» **Data segment**
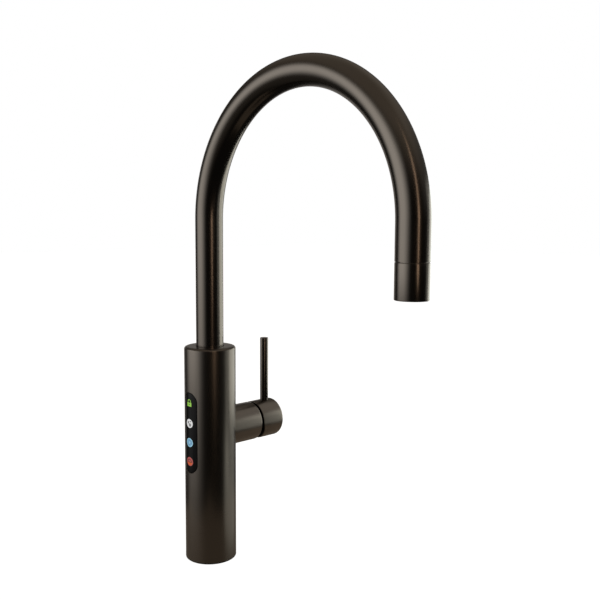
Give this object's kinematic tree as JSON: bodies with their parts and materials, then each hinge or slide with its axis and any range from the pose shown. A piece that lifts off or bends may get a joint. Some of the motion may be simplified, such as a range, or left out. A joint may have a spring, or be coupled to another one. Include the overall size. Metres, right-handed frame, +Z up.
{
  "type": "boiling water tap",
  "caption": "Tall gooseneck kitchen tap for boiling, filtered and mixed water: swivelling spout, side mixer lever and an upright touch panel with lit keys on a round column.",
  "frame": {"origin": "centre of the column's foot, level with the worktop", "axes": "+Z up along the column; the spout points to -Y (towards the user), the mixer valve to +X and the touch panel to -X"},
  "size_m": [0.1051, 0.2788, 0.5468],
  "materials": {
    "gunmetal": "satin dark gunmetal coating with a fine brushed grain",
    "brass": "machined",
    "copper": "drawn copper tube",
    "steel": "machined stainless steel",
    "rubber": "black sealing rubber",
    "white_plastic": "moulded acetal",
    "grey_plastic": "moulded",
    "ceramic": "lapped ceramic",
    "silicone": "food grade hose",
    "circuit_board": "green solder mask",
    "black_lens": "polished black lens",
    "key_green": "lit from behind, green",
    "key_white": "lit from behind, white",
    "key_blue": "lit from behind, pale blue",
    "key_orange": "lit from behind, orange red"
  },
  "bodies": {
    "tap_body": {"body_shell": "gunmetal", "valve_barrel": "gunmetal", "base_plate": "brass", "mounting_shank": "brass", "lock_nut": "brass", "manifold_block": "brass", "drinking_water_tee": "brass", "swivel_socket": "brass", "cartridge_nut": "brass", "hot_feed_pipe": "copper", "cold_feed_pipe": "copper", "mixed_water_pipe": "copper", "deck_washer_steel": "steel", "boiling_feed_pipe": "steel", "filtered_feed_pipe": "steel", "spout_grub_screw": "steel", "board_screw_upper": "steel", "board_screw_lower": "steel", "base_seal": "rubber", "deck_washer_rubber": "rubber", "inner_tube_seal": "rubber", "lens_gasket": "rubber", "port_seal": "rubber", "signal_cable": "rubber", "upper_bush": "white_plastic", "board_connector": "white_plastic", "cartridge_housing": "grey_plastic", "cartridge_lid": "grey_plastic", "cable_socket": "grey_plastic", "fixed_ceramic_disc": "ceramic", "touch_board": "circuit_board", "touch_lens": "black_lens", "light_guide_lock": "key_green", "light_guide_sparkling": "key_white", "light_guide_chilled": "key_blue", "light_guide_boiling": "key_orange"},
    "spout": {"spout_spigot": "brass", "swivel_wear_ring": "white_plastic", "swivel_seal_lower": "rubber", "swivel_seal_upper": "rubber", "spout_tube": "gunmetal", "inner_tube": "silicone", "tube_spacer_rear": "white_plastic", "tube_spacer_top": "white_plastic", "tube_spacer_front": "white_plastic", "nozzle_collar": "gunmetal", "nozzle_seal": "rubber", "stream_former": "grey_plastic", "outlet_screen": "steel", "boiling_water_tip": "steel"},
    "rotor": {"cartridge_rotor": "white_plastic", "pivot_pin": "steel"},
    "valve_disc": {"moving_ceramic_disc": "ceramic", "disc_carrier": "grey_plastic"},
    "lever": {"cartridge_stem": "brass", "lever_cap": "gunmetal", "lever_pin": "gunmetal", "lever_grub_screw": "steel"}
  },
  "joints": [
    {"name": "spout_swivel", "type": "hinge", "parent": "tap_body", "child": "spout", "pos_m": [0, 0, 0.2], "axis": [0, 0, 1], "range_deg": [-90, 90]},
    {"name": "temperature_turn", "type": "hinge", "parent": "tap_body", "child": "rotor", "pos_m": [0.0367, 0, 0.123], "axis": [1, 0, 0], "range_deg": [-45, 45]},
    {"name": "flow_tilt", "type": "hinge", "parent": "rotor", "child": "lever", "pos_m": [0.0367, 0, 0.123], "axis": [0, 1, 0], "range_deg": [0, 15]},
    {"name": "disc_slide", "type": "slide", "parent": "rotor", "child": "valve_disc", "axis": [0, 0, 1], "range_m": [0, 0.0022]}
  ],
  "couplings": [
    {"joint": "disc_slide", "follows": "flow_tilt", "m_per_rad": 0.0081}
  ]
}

» **Requirement**
Go through the material above line by line and copy it exactly.

» **Exercise response**
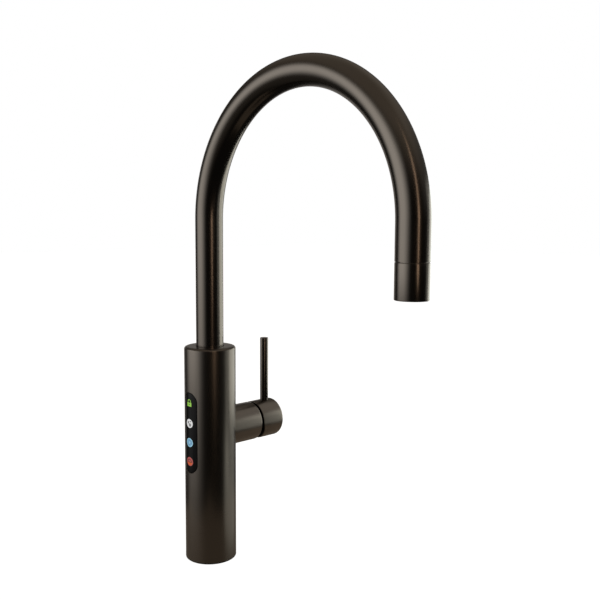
Give this object's kinematic tree as JSON: bodies with their parts and materials, then each hinge or slide with its axis and any range from the pose shown. A piece that lifts off or bends may get a joint. Some of the motion may be simplified, such as a range, or left out. A joint may have a spring, or be coupled to another one. Include the overall size. Metres, right-handed frame, +Z up.
{
  "type": "boiling water tap",
  "caption": "Tall gooseneck kitchen tap for boiling, filtered and mixed water: swivelling spout, side mixer lever and an upright touch panel with lit keys on a round column.",
  "frame": {"origin": "centre of the column's foot, level with the worktop", "axes": "+Z up along the column; the spout points to -Y (towards the user), the mixer valve to +X and the touch panel to -X"},
  "size_m": [0.1051, 0.2788, 0.5468],
  "materials": {
    "gunmetal": "satin dark gunmetal coating with a fine brushed grain",
    "brass": "machined",
    "copper": "drawn copper tube",
    "steel": "machined stainless steel",
    "rubber": "black sealing rubber",
    "white_plastic": "moulded acetal",
    "grey_plastic": "moulded",
    "ceramic": "lapped ceramic",
    "silicone": "food grade hose",
    "circuit_board": "green solder mask",
    "black_lens": "polished black lens",
    "key_green": "lit from behind, green",
    "key_white": "lit from behind, white",
    "key_blue": "lit from behind, pale blue",
    "key_orange": "lit from behind, orange red"
  },
  "bodies": {
    "tap_body": {"body_shell": "gunmetal", "valve_barrel": "gunmetal", "base_plate": "brass", "mounting_shank": "brass", "lock_nut": "brass", "manifold_block": "brass", "drinking_water_tee": "brass", "swivel_socket": "brass", "cartridge_nut": "brass", "hot_feed_pipe": "copper", "cold_feed_pipe": "copper", "mixed_water_pipe": "copper", "deck_washer_steel": "steel", "boiling_feed_pipe": "steel", "filtered_feed_pipe": "steel", "spout_grub_screw": "steel", "board_screw_upper": "steel", "board_screw_lower": "steel", "base_seal": "rubber", "deck_washer_rubber": "rubber", "inner_tube_seal": "rubber", "lens_gasket": "rubber", "port_seal": "rubber", "signal_cable": "rubber", "upper_bush": "white_plastic", "board_connector": "white_plastic", "cartridge_housing": "grey_plastic", "cartridge_lid": "grey_plastic", "cable_socket": "grey_plastic", "fixed_ceramic_disc": "ceramic", "touch_board": "circuit_board", "touch_lens": "black_lens", "light_guide_lock": "key_green", "light_guide_sparkling": "key_white", "light_guide_chilled": "key_blue", "light_guide_boiling": "key_orange"},
    "spout": {"spout_spigot": "brass", "swivel_wear_ring": "white_plastic", "swivel_seal_lower": "rubber", "swivel_seal_upper": "rubber", "spout_tube": "gunmetal", "inner_tube": "silicone", "tube_spacer_rear": "white_plastic", "tube_spacer_top": "white_plastic", "tube_spacer_front": "white_plastic", "nozzle_collar": "gunmetal", "nozzle_seal": "rubber", "stream_former": "grey_plastic", "outlet_screen": "steel", "boiling_water_tip": "steel"},
    "rotor": {"cartridge_rotor": "white_plastic", "pivot_pin": "steel"},
    "valve_disc": {"moving_ceramic_disc": "ceramic", "disc_carrier": "grey_plastic"},
    "lever": {"cartridge_stem": "brass", "lever_cap": "gunmetal", "lever_pin": "gunmetal", "lever_grub_screw": "steel"}
  },
  "joints": [
    {"name": "spout_swivel", "type": "hinge", "parent": "tap_body", "child": "spout", "pos_m": [0, 0, 0.2], "axis": [0, 0, 1], "range_deg": [-90, 90]},
    {"name": "temperature_turn", "type": "hinge", "parent": "tap_body", "child": "rotor", "pos_m": [0.0367, 0, 0.123], "axis": [1, 0, 0], "range_deg": [-45, 45]},
    {"name": "flow_tilt", "type": "hinge", "parent": "rotor", "child": "lever", "pos_m": [0.0367, 0, 0.123], "axis": [0, 1, 0], "range_deg": [0, 15]},
    {"name": "disc_slide", "type": "slide", "parent": "rotor", "child": "valve_disc", "axis": [0, 0, 1], "range_m": [0, 0.0022]}
  ],
  "couplings": [
    {"joint": "disc_slide", "follows": "flow_tilt", "m_per_rad": 0.0081}
  ]
}